I2C to communicate with your device. SMBus commands are preferred if

the device supports them. Both are illustrated below.

  __u8 register = 0x10; /* Device register to access */

  __s32 res;

  char buf[10];

  /* Using SMBus commands */

  res = i2c_smbus_read_word_data(file,register);

  if (res < 0) {

    /* ERROR HANDLING: i2c transaction failed */

  } else {

    /* res contains the read word */

  }

  /* Using I2C Write, equivalent of

           i2c_smbus_write_word_data(file,register,0x6543) */

  buf[0] = register;

  buf[1] = 0x43;

  buf[2] = 0x65;

  if ( write(file,buf,3) != 3) {

    /* ERROR HANDLING: i2c transaction failed */

  }

  /* Using I2C Read, equivalent of i2c_smbus_read_byte(file) */

  if (read(file,buf,1) != 1) {

    /* ERROR HANDLING: i2c transaction failed */

  } else {

    /* buf[0] contains the read byte */

  }

IMPORTANT: because of the use of inline functions, you *have* to use

'-O' or some variation when you compile your program!

Full interface description

==========================

The following IOCTLs are defined and fully supported

(see also i2c-dev.h and i2c.h):

ioctl(file,I2C_SLAVE,long addr)

  Change slave address. The address is passed in the 7 lower bits of the

  argument (except for 10 bit addresses, passed in the 10 lower bits in this

  case).

ioctl(file,I2C_TENBIT,long select)

  Selects ten bit addresses if select not equals 0, selects normal 7 bit

  addresses if select equals 0. Default 0.

ioctl(file,I2C_FUNCS,unsigned long *funcs)

  Gets the adapter functionality and puts it in *funcs.

ioctl(file,I2C_RDWR,struct i2c_ioctl_rdwr_data *msgset)

  Do combined read/write transaction without stop in between.
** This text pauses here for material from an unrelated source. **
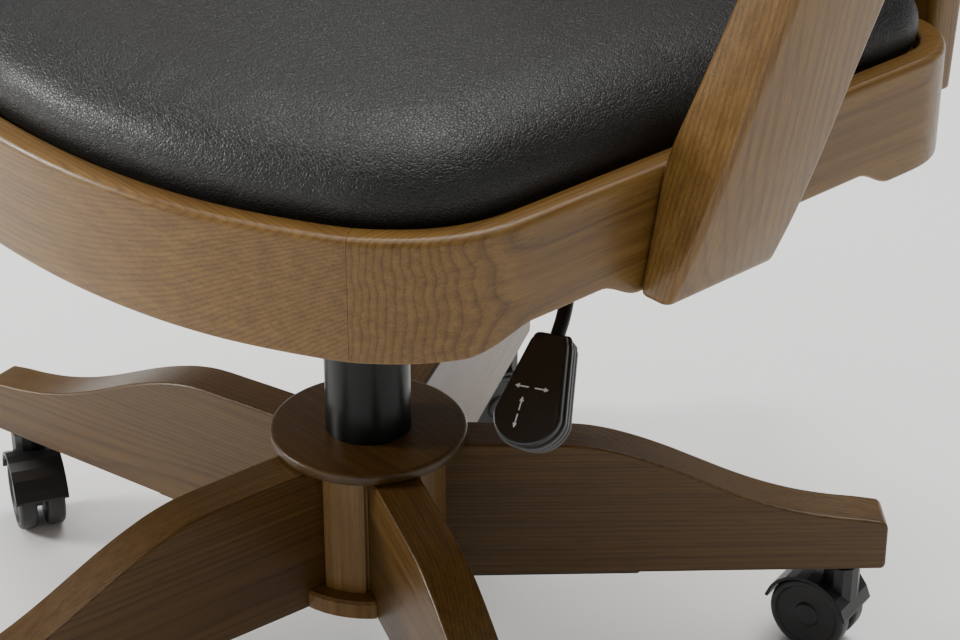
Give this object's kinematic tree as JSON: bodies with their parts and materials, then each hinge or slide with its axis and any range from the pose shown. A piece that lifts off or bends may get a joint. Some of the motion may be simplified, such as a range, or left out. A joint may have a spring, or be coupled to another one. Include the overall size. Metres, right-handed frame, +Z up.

  The argument is a pointer to a struct i2c_ioctl_rdwr_data {

      struct i2c_msg *msgs;  /* ptr to array of simple messages */

      int nmsgs;             /* number of messages to exchange */

  }

  The msgs[] themselves contain further pointers into data buffers.

  The function will write or read data to or from that buffers depending

  on whether the I2C_M_RD flag is set in a particular message or not.

  The slave address and whether to use ten bit address mode has to be

  set in each message, overriding the values set with the above ioctl's.

Other values are NOT supported at this moment, except for I2C_SMBUS,

which you should never directly call; instead, use the access functions

below.

You can do plain i2c transactions by using read(2) and write(2) calls.

You do not need to pass the address byte; instead, set it through

ioctl I2C_SLAVE before you try to access the device.

You can do SMBus level transactions (see documentation file smbus-protocol

for details) through the following functions:

  __s32 i2c_smbus_write_quick(int file, __u8 value);

  __s32 i2c_smbus_read_byte(int file);

  __s32 i2c_smbus_write_byte(int file, __u8 value);

  __s32 i2c_smbus_read_byte_data(int file, __u8 command);

  __s32 i2c_smbus_write_byte_data(int file, __u8 command, __u8 value);

  __s32 i2c_smbus_read_word_data(int file, __u8 command);

  __s32 i2c_smbus_write_word_data(int file, __u8 command, __u16 value);

  __s32 i2c_smbus_process_call(int file, __u8 command, __u16 value);

  __s32 i2c_smbus_read_block_data(int file, __u8 command, __u8 *values);

  __s32 i2c_smbus_write_block_data(int file, __u8 command, __u8 length,

                                   __u8 *values);

All these transactions return -1 on failure; you can read errno to see

what happened. The 'write' transactions return 0 on success; the

'read' transactions return the read value, except for read_block, which

returns the number of values read. The block buffers need not be longer

than 32 bytes.

The above functions are all macros, that resolve to calls to the

i2c_smbus_access function, that on its turn calls a specific ioctl

with the data in a specific format. Read the source code if you

want to know what happens behind the screens.